Write out the complete material exactly as it stands.
--- Begin INFORMATION SUPPLIED ---
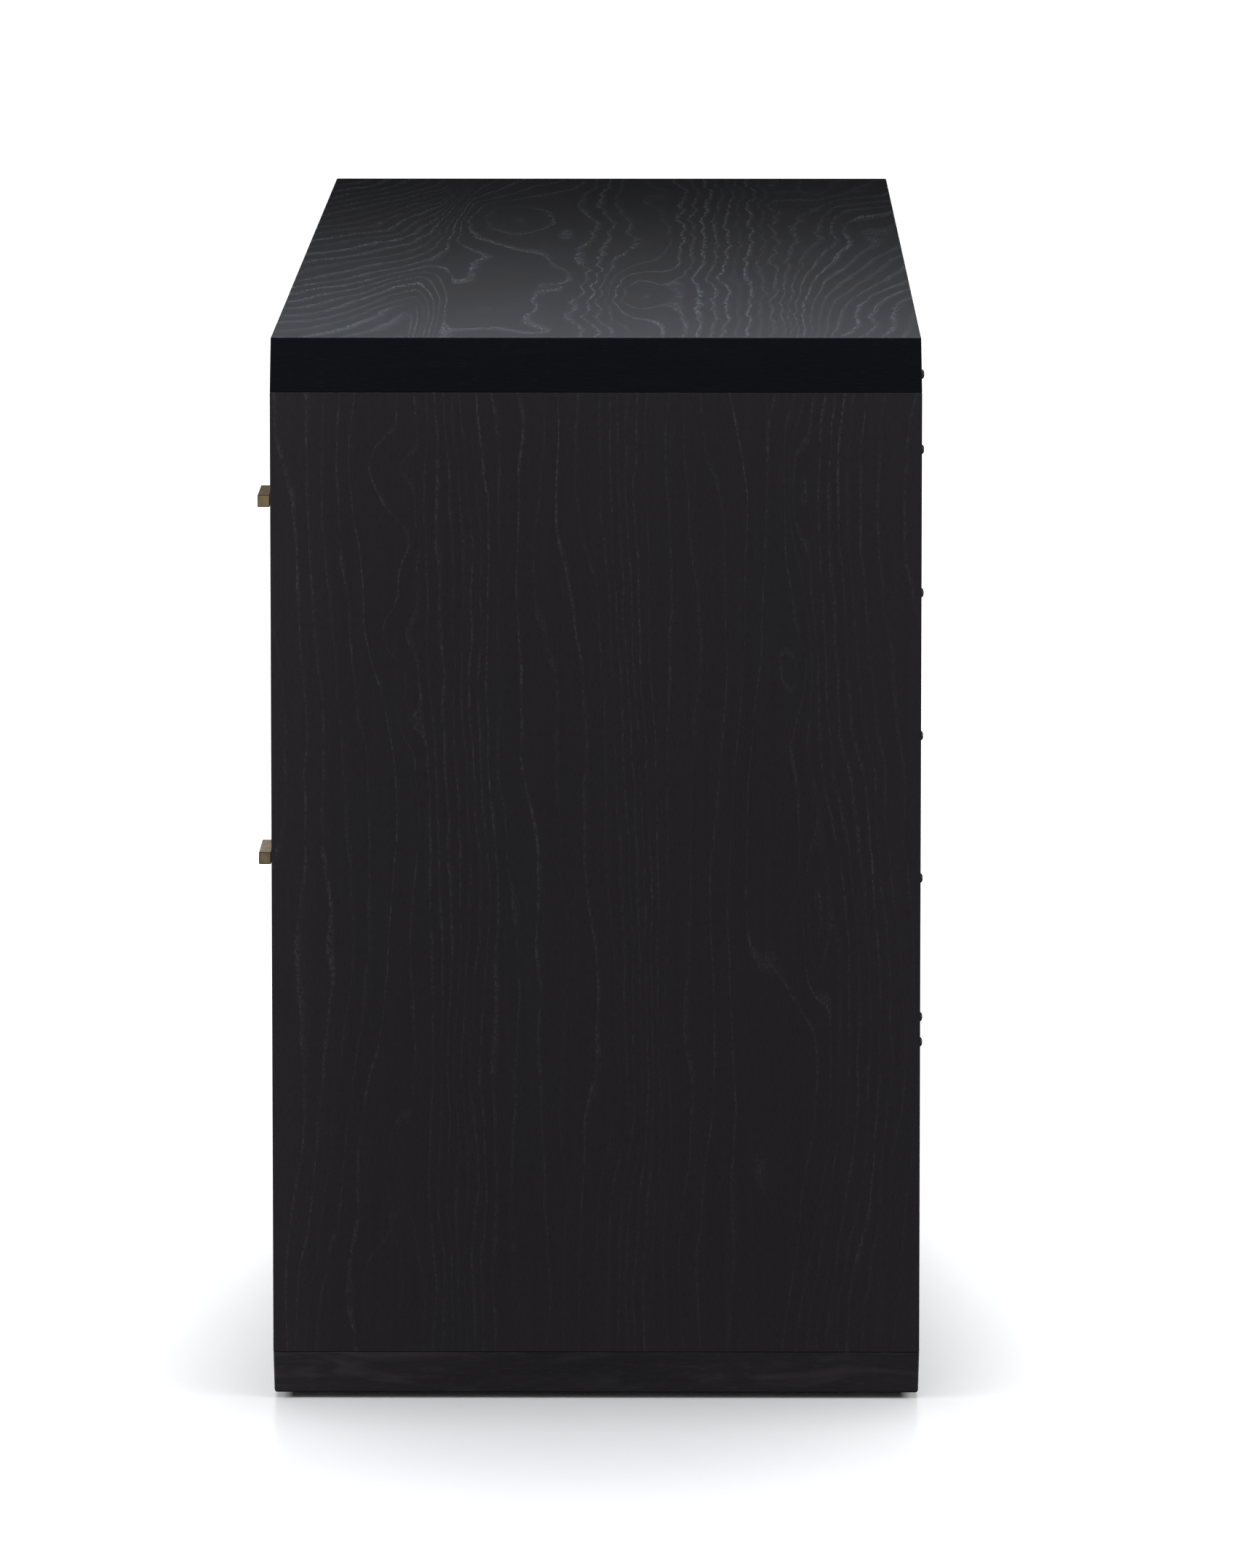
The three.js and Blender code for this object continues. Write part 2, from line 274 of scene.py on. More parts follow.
def black_oak(name, grain, base, pale, figure, painted_edge_light=None, fade_along=None, rough=0.5, specular=0.15):
    """
    Stained open-grained veneer: near black, with dashed grey ring lines. The curve given across the
    board is painted light, of how much paler the colour is made where more light falls, and fade_along one
    along it of the lines' strength.
    """

    def paint(graph):
        across, along = axes_of(graph, grain)
        lines = ring_lines(graph, across, along, figure)
        if fade_along:
            lines = graph.times(lines, graph.curve(along, fade_along))
        pore = pores(graph, across, along)
        seed = figure["seed"]
        cloud = graph.grained(across, along, 14.0, 4.0, 3.0 + seed, detail=4.0)
        speck = graph.grained(across, along, 900.0, 260.0, 1.0, detail=2.0)
        streak = graph.grained(across, along, 210.0, 9.0, seed, detail=3.0)
        warm, cool = shades(base, 1.06, 0.985, 0.99), shades(base, 0.95, 1.01, 1.03)
        ground = graph.tint(graph.span(cloud, 0.38, 0.62), warm, cool)
        streaky = graph.tint(graph.span(streak, 0.3, 0.75, 0.0, 0.35), ground, shades(base, 1.5))
        mottled = graph.tint(graph.span(speck, 0.35, 0.7, 0.0, 0.22), streaky, shades(base, 1.8))
        pored = graph.tint(graph.times(pore, 0.35), mottled, shades(base, 0.55))
        colour = graph.tint(graph.times(lines, graph.blend(pore, 1.0, 0.55)), pored, (*pale, 1.0))
        # Painted light: the colour is made paler across the board where more light falls.
        if painted_edge_light:
            colour = graph.scaled(colour, graph.curve(across, painted_edge_light))
        varied = graph.span(cloud, 0.3, 0.7, rough - 0.015, rough + 0.015)
        roughness = graph.plus(graph.times(lines, 0.1), varied)
        graph.surface(Base_Color=colour, Roughness=roughness, Specular_IOR_Level=specular)
        hollow = graph.plus(graph.times(lines, 0.6), graph.times(pore, 0.3))
        return graph.minus(graph.times(speck, 0.25), hollow), 0.06 * MM

    return material(name, paint)


def black_edge(name, base, pale, smudge, painted_edge_light, rough=0.5, specular=0.15):
    """Blue-black solid wood with short flecks along the grain and soft wiped smudges, made paler across it by
    painted light where more light falls.
    """

    def paint(graph):
        x, y, z = graph.place()
        run = graph.plus(x, y)
        fleck = graph.grained(z, run, 1100.0, 95.0, detail=2.0)
        fleck = graph.span(fleck, 0.56, 0.72)
        streak = graph.grained(z, run, 260.0, 14.0, 2.0, detail=3.0, roughness=0.6)
        cloud = graph.grained(z, run, 70.0, 13.0, 5.0, detail=2.5, distortion=0.8)
        smudged = graph.times(graph.span(cloud, 0.5, 0.72, smooth=True), smudge)
        ground = graph.tint(graph.span(streak, 0.3, 0.7), shades(base, 0.8), shades(base, 1.2))
        dusty = graph.tint(smudged, ground, (*pale, 1.0))
        flecked = graph.tint(graph.times(fleck, 0.4), dusty, (*pale, 1.0))
        # Painted light: the colour is made paler across the board where more light falls.
        colour = graph.scaled(flecked, graph.curve(y, painted_edge_light))
        varied = graph.span(streak, 0.2, 0.8, rough - 0.06, rough + 0.06)
        roughness = graph.plus(varied, graph.times(smudged, 0.1))
        graph.surface(Base_Color=colour, Roughness=roughness, Specular_IOR_Level=specular)
        return graph.minus(graph.times(streak, 0.3), fleck), 0.05 * MM

    return material(name, paint)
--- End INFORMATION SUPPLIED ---
• _FINISHED EXERCISE_:
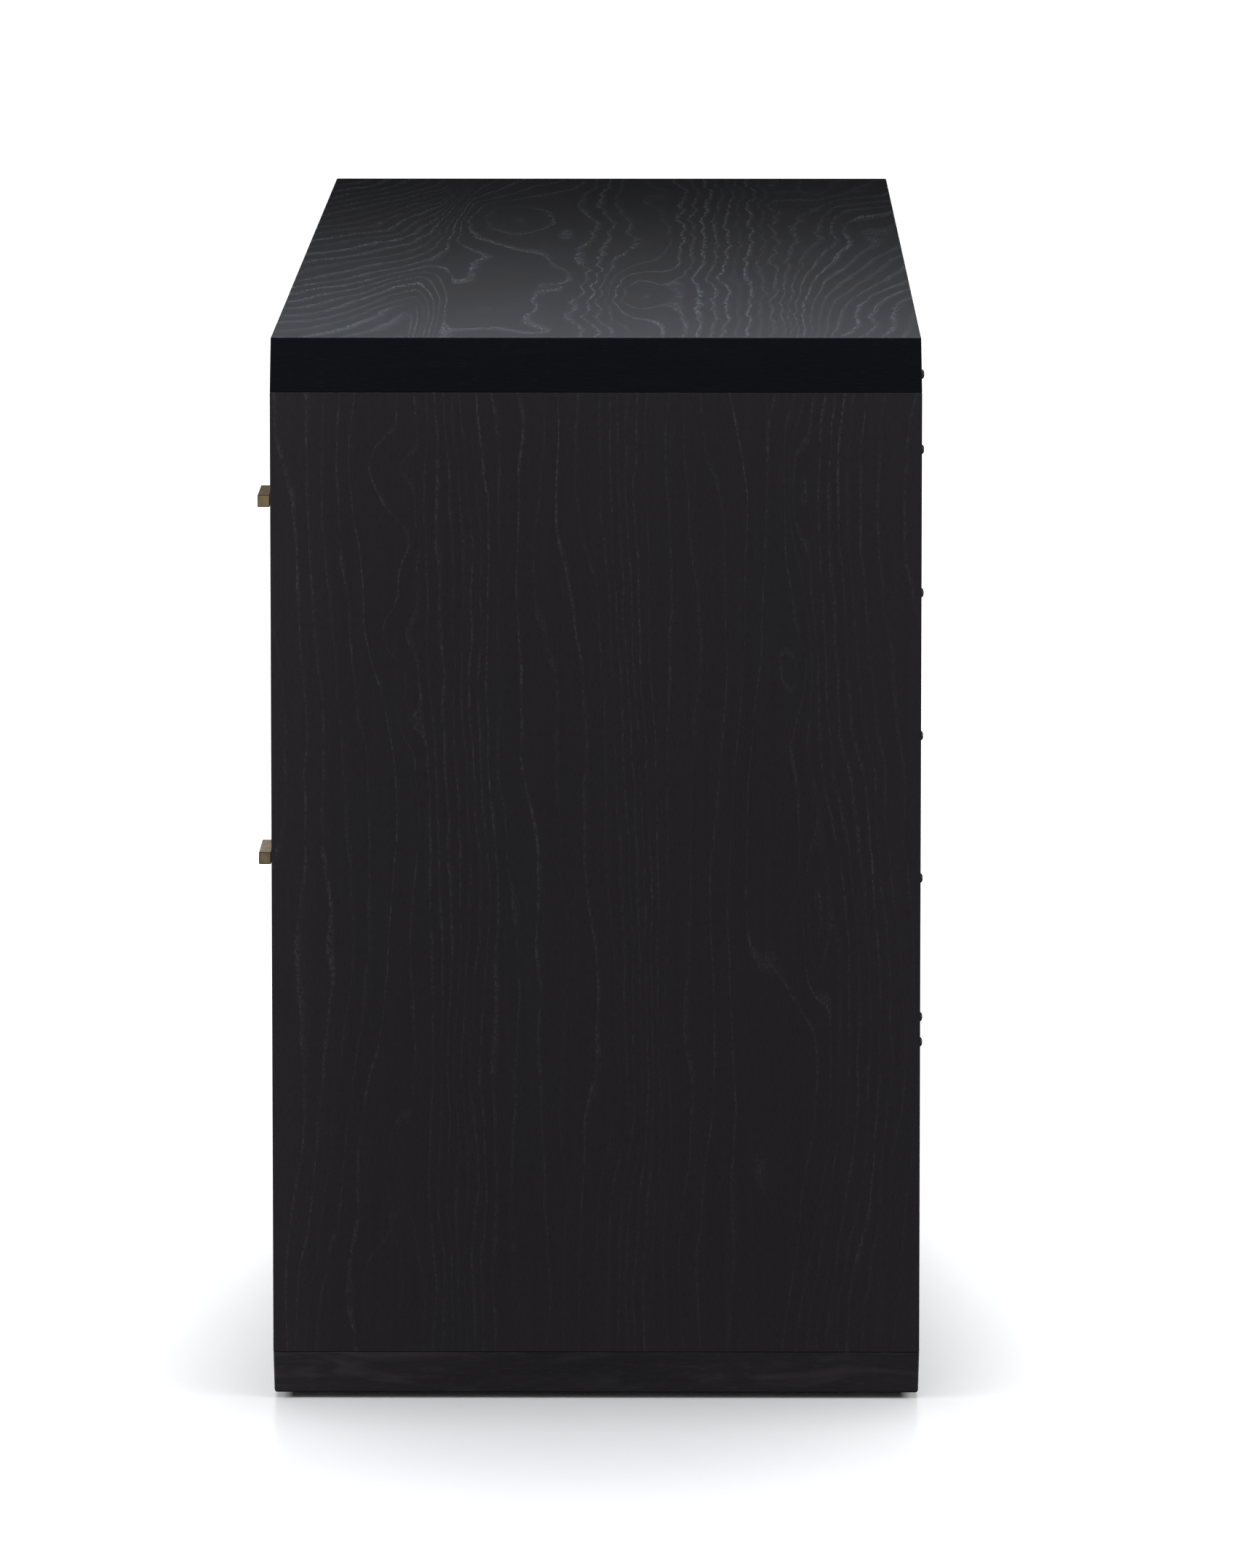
The three.js and Blender code for this object continues. Write part 2, from line 274 of scene.py on. More parts follow.
def black_oak(name, grain, base, pale, figure, painted_edge_light=None, fade_along=None, rough=0.5, specular=0.15):
    """
    Stained open-grained veneer: near black, with dashed grey ring lines. The curve given across the
    board is painted light, of how much paler the colour is made where more light falls, and fade_along one
    along it of the lines' strength.
    """

    def paint(graph):
        across, along = axes_of(graph, grain)
        lines = ring_lines(graph, across, along, figure)
        if fade_along:
            lines = graph.times(lines, graph.curve(along, fade_along))
        pore = pores(graph, across, along)
        seed = figure["seed"]
        cloud = graph.grained(across, along, 14.0, 4.0, 3.0 + seed, detail=4.0)
        speck = graph.grained(across, along, 900.0, 260.0, 1.0, detail=2.0)
        streak = graph.grained(across, along, 210.0, 9.0, seed, detail=3.0)
        warm, cool = shades(base, 1.06, 0.985, 0.99), shades(base, 0.95, 1.01, 1.03)
        ground = graph.tint(graph.span(cloud, 0.38, 0.62), warm, cool)
        streaky = graph.tint(graph.span(streak, 0.3, 0.75, 0.0, 0.35), ground, shades(base, 1.5))
        mottled = graph.tint(graph.span(speck, 0.35, 0.7, 0.0, 0.22), streaky, shades(base, 1.8))
        pored = graph.tint(graph.times(pore, 0.35), mottled, shades(base, 0.55))
        colour = graph.tint(graph.times(lines, graph.blend(pore, 1.0, 0.55)), pored, (*pale, 1.0))
        # Painted light: the colour is made paler across the board where more light falls.
        if painted_edge_light:
            colour = graph.scaled(colour, graph.curve(across, painted_edge_light))
        varied = graph.span(cloud, 0.3, 0.7, rough - 0.015, rough + 0.015)
        roughness = graph.plus(graph.times(lines, 0.1), varied)
        graph.surface(Base_Color=colour, Roughness=roughness, Specular_IOR_Level=specular)
        hollow = graph.plus(graph.times(lines, 0.6), graph.times(pore, 0.3))
        return graph.minus(graph.times(speck, 0.25), hollow), 0.06 * MM

    return material(name, paint)


def black_edge(name, base, pale, smudge, painted_edge_light, rough=0.5, specular=0.15):
    """Blue-black solid wood with short flecks along the grain and soft wiped smudges, made paler across it by
    painted light where more light falls.
    """

    def paint(graph):
        x, y, z = graph.place()
        run = graph.plus(x, y)
        fleck = graph.grained(z, run, 1100.0, 95.0, detail=2.0)
        fleck = graph.span(fleck, 0.56, 0.72)
        streak = graph.grained(z, run, 260.0, 14.0, 2.0, detail=3.0, roughness=0.6)
        cloud = graph.grained(z, run, 70.0, 13.0, 5.0, detail=2.5, distortion=0.8)
        smudged = graph.times(graph.span(cloud, 0.5, 0.72, smooth=True), smudge)
        ground = graph.tint(graph.span(streak, 0.3, 0.7), shades(base, 0.8), shades(base, 1.2))
        dusty = graph.tint(smudged, ground, (*pale, 1.0))
        flecked = graph.tint(graph.times(fleck, 0.4), dusty, (*pale, 1.0))
        # Painted light: the colour is made paler across the board where more light falls.
        colour = graph.scaled(flecked, graph.curve(y, painted_edge_light))
        varied = graph.span(streak, 0.2, 0.8, rough - 0.06, rough + 0.06)
        roughness = graph.plus(varied, graph.times(smudged, 0.1))
        graph.surface(Base_Color=colour, Roughness=roughness, Specular_IOR_Level=specular)
        return graph.minus(graph.times(streak, 0.3), fleck), 0.05 * MM

    return material(name, paint)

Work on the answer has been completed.